--- Task objective ---
Each line below is to be written out in full, exactly as shown.

--- Data extract ---
----

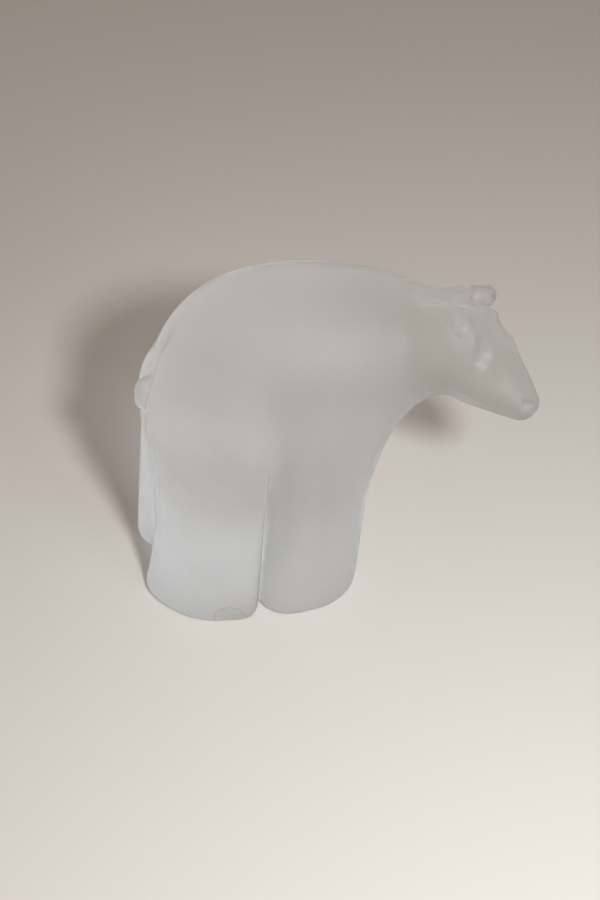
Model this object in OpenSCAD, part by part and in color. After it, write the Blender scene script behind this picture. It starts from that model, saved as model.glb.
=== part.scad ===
// Standing bear in solid satin glass: one heavy gather for the body, with two ears and a tail laid on hot.
// +X is the way the bear walks, +Y its left, +Z up. The origin is on the ground, in the middle of the figure.

/* [Trunk] */
// Height of the back above the ground
height = 83; // [65:1:105]
// Width across the widest feet
width = 53; // [44:1:70]
// Length over the feet, from the hind heels to the fore toes
stance_len = 55; // [46:1:70]
// How far the flanks stand inside the outer edge of the feet
flank_inset = 1; // [0:0.5:4]
// How far the rump stands in front of the hind heels
rump_inset = 2; // [0:0.5:5]
// How far the breast stands in front of the fore toes
breast_overhang = 7; // [2:0.5:10]

/* [Legs] */
// Rounding of the feet, seen from above
foot_round = 7.2; // [5:0.1:9]
// Rounding of the lower edge of the feet
sole_round = 1.2; // [0.4:0.2:3]
// Width of the open side of the grooves between the legs, at the ground
groove_w = 6; // [2:0.5:10]
// Depth of the grooves at the ground
groove_depth = 6; // [2:0.5:10]
// Height of the grooves at the flanks, between fore and hind legs
side_groove_h = 50; // [20:1:52]
// Height of the groove between the hind legs
rear_groove_h = 48; // [20:1:52]
// Height of the groove between the fore legs
front_groove_h = 34; // [15:1:44]
// How far the legs lean forward over the height of the side grooves
leg_lean = 4; // [0:0.5:6]

/* [Neck and head] */
// Radius of the neck behind the ears
neck_r = 12.6; // [9:0.1:15]
// How far the neck carries the skull in front of the fore toes
neck_reach = 22.5; // [18:0.5:30]
// How far the skull is carried to the bear's right
neck_swing = 11; // [0:0.5:16]
// How far the middle of the skull hangs below the top of the back
skull_drop = 13.5; // [6:0.5:26]
// Radius of the skull
skull_r = 11; // [8:0.1:13]
// Angle that the head is turned to the bear's right
head_turn = 37; // [0:1:45]
// Angle that the muzzle hangs below level
head_nod = 37; // [0:1:45]
// Distance from the middle of the skull to the middle of the nose
muzzle_len = 18.3; // [14:0.1:21]
// Radius of the nose
nose_r = 4.2; // [3:0.1:6]

/* [Ears and tail] */
// Radius of the tip of an ear
ear_r = 2.7; // [1.5:0.1:3.4]
// How far the ears stand out of the skull
ear_stand = 3.7; // [2:0.1:5]
// Angle between the crown of the skull and each ear
ear_splay = 28; // [20:1:40]
// Angle that the ears lie back
ear_back = 26; // [0:1:35]
// Radius of the lower end of the tail
tail_r = 2.6; // [1.8:0.1:4]
// Length of the tail
tail_len = 7; // [5:0.5:12]
// How far the tail stands out of the rump
tail_stand = 2.6; // [1:0.1:3]
// How far the tip of the tail hangs below the top of the back
tail_drop = 31; // [26:0.5:36]

/* [Hidden] */
$fn = 32;

GLASS = [0.80, 0.82, 0.83];
APPLIED_GLASS = [0.88, 0.91, 0.94];
// How far the hindquarters and the forequarters run past the waist into each other
LEG_OVERLAP = 1;

half_w = width / 2;
waist_x = stance_len / 2;
thigh_h = 0.55 * height;
outer_y = half_w - foot_round;
inner_y = foot_round;
hind_front_x = waist_x + LEG_OVERLAP - foot_round;
fore_rear_x = waist_x - LEG_OVERLAP + foot_round;
fore_front_x = stance_len - foot_round;

skull_at = [stance_len + neck_reach, -neck_swing, height - skull_drop];
nose_front = muzzle_len * cos(head_nod) * cos(head_turn) + nose_r;
overall_len = skull_at[0] + nose_front;

// Middle and radii of the three masses that the trunk is drawn over
haunch_r = [0.4 * stance_len, half_w - flank_inset, 0.31 * height];
haunch_at = [rump_inset + haunch_r[0], 0, thigh_h];
loin_r = [0.46 * stance_len, 0.95 * half_w, 0.32 * height];
loin_at = [0.57 * stance_len, 0, height - loin_r[2]];
shoulder_r = [0.32 * stance_len, half_w - 1.8 * flank_inset, 0.31 * height];
shoulder_at = [stance_len + breast_overhang - shoulder_r[0], 0, height - shoulder_r[2]];

// Middle and radius of the balls that the neck is drawn over, from the withers to behind the ears
withers_r = 0.23 * height;
withers_at = [0.95 * stance_len, 0, 0.985 * height - withers_r];
nape_at = [stance_len + 0.68 * neck_reach, -0.2 * neck_swing, skull_at[2] - 4];

// Distance from the hind heels to the face of the rump at height z
function rump_x(z) =
    haunch_at[0] - haunch_r[0] * sqrt(1 - pow((z - haunch_at[2]) / haunch_r[2], 2));

module ball(at, r) {
    translate(at) sphere(r = r);
}

module egg(at, radii) {
    translate(at) scale(radii) sphere(r = 1);
}

// One pair of legs up to height top, on rounded spots given as distance from the heels and from the middle
module legs(spots, top) {
    for (side = [-1, 1]) for (spot = spots) {
        translate([spot[0], side * spot[1], 0])
            cylinder(r1 = foot_round - 0.5 * sole_round, r2 = foot_round, h = sole_round);
        translate([spot[0] + leg_lean * top / side_groove_h, side * (spot[1] - flank_inset), top])
            cylinder(r = foot_round, h = 1);
    }
}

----

--- Reply to the task ---
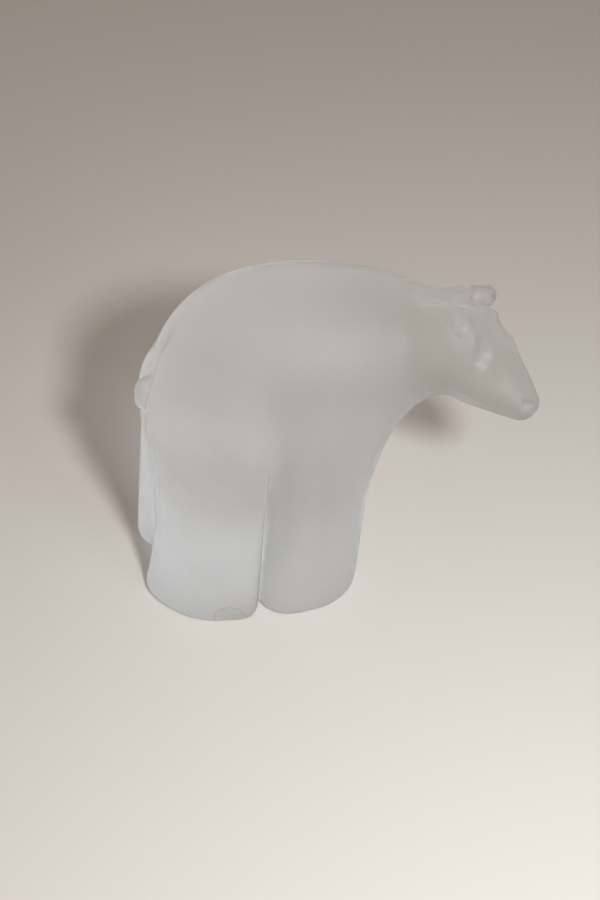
Model this object in OpenSCAD, part by part and in color. After it, write the Blender scene script behind this picture. It starts from that model, saved as model.glb.
=== part.scad ===
// Standing bear in solid satin glass: one heavy gather for the body, with two ears and a tail laid on hot.
// +X is the way the bear walks, +Y its left, +Z up. The origin is on the ground, in the middle of the figure.

/* [Trunk] */
// Height of the back above the ground
height = 83; // [65:1:105]
// Width across the widest feet
width = 53; // [44:1:70]
// Length over the feet, from the hind heels to the fore toes
stance_len = 55; // [46:1:70]
// How far the flanks stand inside the outer edge of the feet
flank_inset = 1; // [0:0.5:4]
// How far the rump stands in front of the hind heels
rump_inset = 2; // [0:0.5:5]
// How far the breast stands in front of the fore toes
breast_overhang = 7; // [2:0.5:10]

/* [Legs] */
// Rounding of the feet, seen from above
foot_round = 7.2; // [5:0.1:9]
// Rounding of the lower edge of the feet
sole_round = 1.2; // [0.4:0.2:3]
// Width of the open side of the grooves between the legs, at the ground
groove_w = 6; // [2:0.5:10]
// Depth of the grooves at the ground
groove_depth = 6; // [2:0.5:10]
// Height of the grooves at the flanks, between fore and hind legs
side_groove_h = 50; // [20:1:52]
// Height of the groove between the hind legs
rear_groove_h = 48; // [20:1:52]
// Height of the groove between the fore legs
front_groove_h = 34; // [15:1:44]
// How far the legs lean forward over the height of the side grooves
leg_lean = 4; // [0:0.5:6]

/* [Neck and head] */
// Radius of the neck behind the ears
neck_r = 12.6; // [9:0.1:15]
// How far the neck carries the skull in front of the fore toes
neck_reach = 22.5; // [18:0.5:30]
// How far the skull is carried to the bear's right
neck_swing = 11; // [0:0.5:16]
// How far the middle of the skull hangs below the top of the back
skull_drop = 13.5; // [6:0.5:26]
// Radius of the skull
skull_r = 11; // [8:0.1:13]
// Angle that the head is turned to the bear's right
head_turn = 37; // [0:1:45]
// Angle that the muzzle hangs below level
head_nod = 37; // [0:1:45]
// Distance from the middle of the skull to the middle of the nose
muzzle_len = 18.3; // [14:0.1:21]
// Radius of the nose
nose_r = 4.2; // [3:0.1:6]

/* [Ears and tail] */
// Radius of the tip of an ear
ear_r = 2.7; // [1.5:0.1:3.4]
// How far the ears stand out of the skull
ear_stand = 3.7; // [2:0.1:5]
// Angle between the crown of the skull and each ear
ear_splay = 28; // [20:1:40]
// Angle that the ears lie back
ear_back = 26; // [0:1:35]
// Radius of the lower end of the tail
tail_r = 2.6; // [1.8:0.1:4]
// Length of the tail
tail_len = 7; // [5:0.5:12]
// How far the tail stands out of the rump
tail_stand = 2.6; // [1:0.1:3]
// How far the tip of the tail hangs below the top of the back
tail_drop = 31; // [26:0.5:36]

/* [Hidden] */
$fn = 32;

GLASS = [0.80, 0.82, 0.83];
APPLIED_GLASS = [0.88, 0.91, 0.94];
// How far the hindquarters and the forequarters run past the waist into each other
LEG_OVERLAP = 1;

half_w = width / 2;
waist_x = stance_len / 2;
thigh_h = 0.55 * height;
outer_y = half_w - foot_round;
inner_y = foot_round;
hind_front_x = waist_x + LEG_OVERLAP - foot_round;
fore_rear_x = waist_x - LEG_OVERLAP + foot_round;
fore_front_x = stance_len - foot_round;

skull_at = [stance_len + neck_reach, -neck_swing, height - skull_drop];
nose_front = muzzle_len * cos(head_nod) * cos(head_turn) + nose_r;
overall_len = skull_at[0] + nose_front;

// Middle and radii of the three masses that the trunk is drawn over
haunch_r = [0.4 * stance_len, half_w - flank_inset, 0.31 * height];
haunch_at = [rump_inset + haunch_r[0], 0, thigh_h];
loin_r = [0.46 * stance_len, 0.95 * half_w, 0.32 * height];
loin_at = [0.57 * stance_len, 0, height - loin_r[2]];
shoulder_r = [0.32 * stance_len, half_w - 1.8 * flank_inset, 0.31 * height];
shoulder_at = [stance_len + breast_overhang - shoulder_r[0], 0, height - shoulder_r[2]];

// Middle and radius of the balls that the neck is drawn over, from the withers to behind the ears
withers_r = 0.23 * height;
withers_at = [0.95 * stance_len, 0, 0.985 * height - withers_r];
nape_at = [stance_len + 0.68 * neck_reach, -0.2 * neck_swing, skull_at[2] - 4];

// Distance from the hind heels to the face of the rump at height z
function rump_x(z) =
    haunch_at[0] - haunch_r[0] * sqrt(1 - pow((z - haunch_at[2]) / haunch_r[2], 2));

module ball(at, r) {
    translate(at) sphere(r = r);
}

module egg(at, radii) {
    translate(at) scale(radii) sphere(r = 1);
}

// One pair of legs up to height top, on rounded spots given as distance from the heels and from the middle
module legs(spots, top) {
    for (side = [-1, 1]) for (spot = spots) {
        translate([spot[0], side * spot[1], 0])
            cylinder(r1 = foot_round - 0.5 * sole_round, r2 = foot_round, h = sole_round);
        translate([spot[0] + leg_lean * top / side_groove_h, side * (spot[1] - flank_inset), top])
            cylinder(r = foot_round, h = 1);
    }
}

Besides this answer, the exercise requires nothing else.